## [What to do]
In full and without alteration, give the listing again.

## [Provided data]
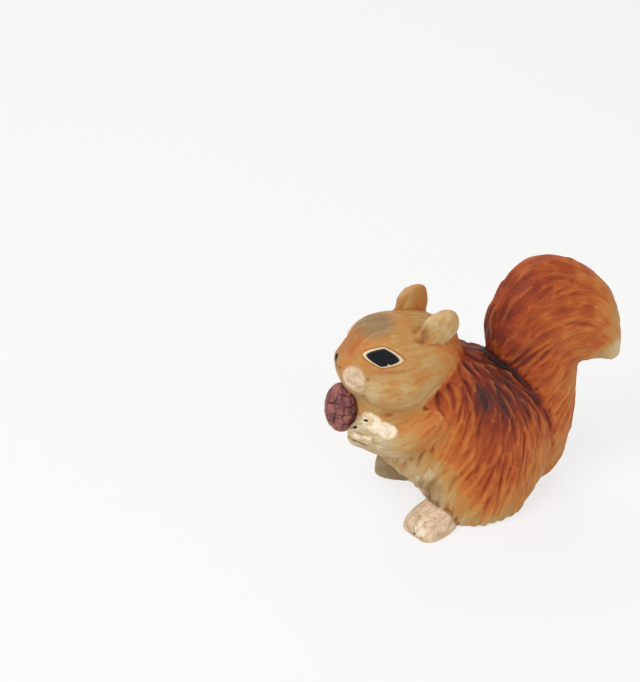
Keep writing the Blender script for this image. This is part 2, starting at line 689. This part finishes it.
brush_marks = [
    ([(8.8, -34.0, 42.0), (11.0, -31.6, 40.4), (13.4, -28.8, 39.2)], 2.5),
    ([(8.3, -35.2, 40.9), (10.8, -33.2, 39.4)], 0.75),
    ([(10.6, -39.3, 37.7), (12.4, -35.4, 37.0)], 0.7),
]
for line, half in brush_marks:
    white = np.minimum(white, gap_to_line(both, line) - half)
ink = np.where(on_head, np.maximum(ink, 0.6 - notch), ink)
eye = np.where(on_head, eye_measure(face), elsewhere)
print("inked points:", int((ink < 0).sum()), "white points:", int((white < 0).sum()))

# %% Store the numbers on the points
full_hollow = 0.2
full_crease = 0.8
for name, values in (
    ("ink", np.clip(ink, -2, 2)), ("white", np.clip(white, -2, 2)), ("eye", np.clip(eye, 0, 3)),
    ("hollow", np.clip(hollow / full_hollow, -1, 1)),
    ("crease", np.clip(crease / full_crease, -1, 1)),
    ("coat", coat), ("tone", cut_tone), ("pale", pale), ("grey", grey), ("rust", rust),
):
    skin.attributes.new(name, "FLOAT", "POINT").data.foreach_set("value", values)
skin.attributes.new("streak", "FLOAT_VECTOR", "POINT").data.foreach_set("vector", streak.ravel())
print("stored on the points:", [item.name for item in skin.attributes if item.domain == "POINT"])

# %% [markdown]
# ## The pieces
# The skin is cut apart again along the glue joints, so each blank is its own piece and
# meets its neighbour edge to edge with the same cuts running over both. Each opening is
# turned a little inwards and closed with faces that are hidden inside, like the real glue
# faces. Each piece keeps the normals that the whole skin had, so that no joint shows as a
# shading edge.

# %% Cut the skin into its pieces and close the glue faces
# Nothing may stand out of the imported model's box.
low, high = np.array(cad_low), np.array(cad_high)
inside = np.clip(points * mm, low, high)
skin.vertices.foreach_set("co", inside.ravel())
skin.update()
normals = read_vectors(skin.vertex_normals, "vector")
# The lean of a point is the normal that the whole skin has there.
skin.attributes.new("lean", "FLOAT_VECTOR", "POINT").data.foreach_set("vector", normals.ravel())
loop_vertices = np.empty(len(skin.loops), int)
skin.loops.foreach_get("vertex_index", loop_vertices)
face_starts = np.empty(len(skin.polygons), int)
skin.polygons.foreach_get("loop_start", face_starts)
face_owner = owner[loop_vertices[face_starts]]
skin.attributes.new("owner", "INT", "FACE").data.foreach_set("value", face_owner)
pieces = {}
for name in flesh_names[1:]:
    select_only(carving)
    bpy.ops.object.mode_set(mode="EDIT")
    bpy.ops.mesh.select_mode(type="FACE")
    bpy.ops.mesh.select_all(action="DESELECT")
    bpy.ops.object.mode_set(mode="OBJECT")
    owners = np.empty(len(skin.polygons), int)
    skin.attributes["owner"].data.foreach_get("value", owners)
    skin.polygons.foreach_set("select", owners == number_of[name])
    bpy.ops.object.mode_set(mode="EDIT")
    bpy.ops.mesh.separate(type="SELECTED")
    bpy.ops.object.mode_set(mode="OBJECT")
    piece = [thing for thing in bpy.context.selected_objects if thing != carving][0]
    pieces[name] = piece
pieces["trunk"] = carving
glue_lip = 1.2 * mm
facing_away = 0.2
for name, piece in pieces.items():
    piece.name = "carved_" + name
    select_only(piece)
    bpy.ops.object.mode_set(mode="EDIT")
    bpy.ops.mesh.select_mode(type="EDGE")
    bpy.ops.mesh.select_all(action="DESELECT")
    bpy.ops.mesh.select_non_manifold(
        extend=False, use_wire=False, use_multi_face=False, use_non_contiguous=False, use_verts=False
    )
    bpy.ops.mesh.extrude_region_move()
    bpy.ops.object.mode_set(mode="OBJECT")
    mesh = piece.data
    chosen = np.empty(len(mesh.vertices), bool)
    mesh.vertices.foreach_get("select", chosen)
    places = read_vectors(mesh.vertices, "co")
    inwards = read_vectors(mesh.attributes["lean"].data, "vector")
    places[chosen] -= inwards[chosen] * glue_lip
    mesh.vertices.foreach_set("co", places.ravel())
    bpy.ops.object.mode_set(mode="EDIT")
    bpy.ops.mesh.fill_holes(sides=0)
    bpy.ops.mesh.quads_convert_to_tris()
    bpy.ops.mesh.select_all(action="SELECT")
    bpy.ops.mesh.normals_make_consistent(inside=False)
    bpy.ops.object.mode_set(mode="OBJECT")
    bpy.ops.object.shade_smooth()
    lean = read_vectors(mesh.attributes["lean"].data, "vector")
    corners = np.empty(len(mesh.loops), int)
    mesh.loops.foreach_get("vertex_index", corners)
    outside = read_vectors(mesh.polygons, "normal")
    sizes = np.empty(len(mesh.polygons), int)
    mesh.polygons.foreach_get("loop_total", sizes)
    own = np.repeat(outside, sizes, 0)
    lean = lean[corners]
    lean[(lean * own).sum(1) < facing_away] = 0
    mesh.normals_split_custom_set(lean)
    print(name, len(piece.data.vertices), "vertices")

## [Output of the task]
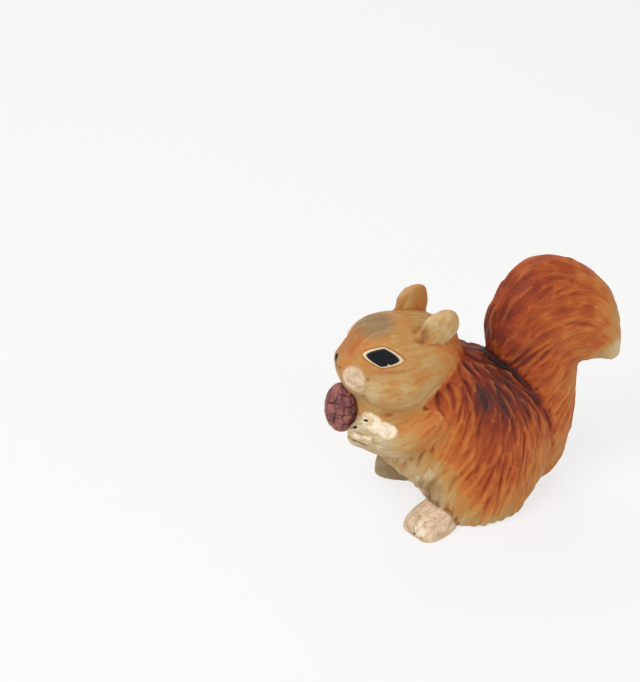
Keep writing the Blender script for this image. This is part 2, starting at line 689. This part finishes it.
brush_marks = [
    ([(8.8, -34.0, 42.0), (11.0, -31.6, 40.4), (13.4, -28.8, 39.2)], 2.5),
    ([(8.3, -35.2, 40.9), (10.8, -33.2, 39.4)], 0.75),
    ([(10.6, -39.3, 37.7), (12.4, -35.4, 37.0)], 0.7),
]
for line, half in brush_marks:
    white = np.minimum(white, gap_to_line(both, line) - half)
ink = np.where(on_head, np.maximum(ink, 0.6 - notch), ink)
eye = np.where(on_head, eye_measure(face), elsewhere)
print("inked points:", int((ink < 0).sum()), "white points:", int((white < 0).sum()))

# %% Store the numbers on the points
full_hollow = 0.2
full_crease = 0.8
for name, values in (
    ("ink", np.clip(ink, -2, 2)), ("white", np.clip(white, -2, 2)), ("eye", np.clip(eye, 0, 3)),
    ("hollow", np.clip(hollow / full_hollow, -1, 1)),
    ("crease", np.clip(crease / full_crease, -1, 1)),
    ("coat", coat), ("tone", cut_tone), ("pale", pale), ("grey", grey), ("rust", rust),
):
    skin.attributes.new(name, "FLOAT", "POINT").data.foreach_set("value", values)
skin.attributes.new("streak", "FLOAT_VECTOR", "POINT").data.foreach_set("vector", streak.ravel())
print("stored on the points:", [item.name for item in skin.attributes if item.domain == "POINT"])

# %% [markdown]
# ## The pieces
# The skin is cut apart again along the glue joints, so each blank is its own piece and
# meets its neighbour edge to edge with the same cuts running over both. Each opening is
# turned a little inwards and closed with faces that are hidden inside, like the real glue
# faces. Each piece keeps the normals that the whole skin had, so that no joint shows as a
# shading edge.

# %% Cut the skin into its pieces and close the glue faces
# Nothing may stand out of the imported model's box.
low, high = np.array(cad_low), np.array(cad_high)
inside = np.clip(points * mm, low, high)
skin.vertices.foreach_set("co", inside.ravel())
skin.update()
normals = read_vectors(skin.vertex_normals, "vector")
# The lean of a point is the normal that the whole skin has there.
skin.attributes.new("lean", "FLOAT_VECTOR", "POINT").data.foreach_set("vector", normals.ravel())
loop_vertices = np.empty(len(skin.loops), int)
skin.loops.foreach_get("vertex_index", loop_vertices)
face_starts = np.empty(len(skin.polygons), int)
skin.polygons.foreach_get("loop_start", face_starts)
face_owner = owner[loop_vertices[face_starts]]
skin.attributes.new("owner", "INT", "FACE").data.foreach_set("value", face_owner)
pieces = {}
for name in flesh_names[1:]:
    select_only(carving)
    bpy.ops.object.mode_set(mode="EDIT")
    bpy.ops.mesh.select_mode(type="FACE")
    bpy.ops.mesh.select_all(action="DESELECT")
    bpy.ops.object.mode_set(mode="OBJECT")
    owners = np.empty(len(skin.polygons), int)
    skin.attributes["owner"].data.foreach_get("value", owners)
    skin.polygons.foreach_set("select", owners == number_of[name])
    bpy.ops.object.mode_set(mode="EDIT")
    bpy.ops.mesh.separate(type="SELECTED")
    bpy.ops.object.mode_set(mode="OBJECT")
    piece = [thing for thing in bpy.context.selected_objects if thing != carving][0]
    pieces[name] = piece
pieces["trunk"] = carving
glue_lip = 1.2 * mm
facing_away = 0.2
for name, piece in pieces.items():
    piece.name = "carved_" + name
    select_only(piece)
    bpy.ops.object.mode_set(mode="EDIT")
    bpy.ops.mesh.select_mode(type="EDGE")
    bpy.ops.mesh.select_all(action="DESELECT")
    bpy.ops.mesh.select_non_manifold(
        extend=False, use_wire=False, use_multi_face=False, use_non_contiguous=False, use_verts=False
    )
    bpy.ops.mesh.extrude_region_move()
    bpy.ops.object.mode_set(mode="OBJECT")
    mesh = piece.data
    chosen = np.empty(len(mesh.vertices), bool)
    mesh.vertices.foreach_get("select", chosen)
    places = read_vectors(mesh.vertices, "co")
    inwards = read_vectors(mesh.attributes["lean"].data, "vector")
    places[chosen] -= inwards[chosen] * glue_lip
    mesh.vertices.foreach_set("co", places.ravel())
    bpy.ops.object.mode_set(mode="EDIT")
    bpy.ops.mesh.fill_holes(sides=0)
    bpy.ops.mesh.quads_convert_to_tris()
    bpy.ops.mesh.select_all(action="SELECT")
    bpy.ops.mesh.normals_make_consistent(inside=False)
    bpy.ops.object.mode_set(mode="OBJECT")
    bpy.ops.object.shade_smooth()
    lean = read_vectors(mesh.attributes["lean"].data, "vector")
    corners = np.empty(len(mesh.loops), int)
    mesh.loops.foreach_get("vertex_index", corners)
    outside = read_vectors(mesh.polygons, "normal")
    sizes = np.empty(len(mesh.polygons), int)
    mesh.polygons.foreach_get("loop_total", sizes)
    own = np.repeat(outside, sizes, 0)
    lean = lean[corners]
    lean[(lean * own).sum(1) < facing_away] = 0
    mesh.normals_split_custom_set(lean)
    print(name, len(piece.data.vertices), "vertices")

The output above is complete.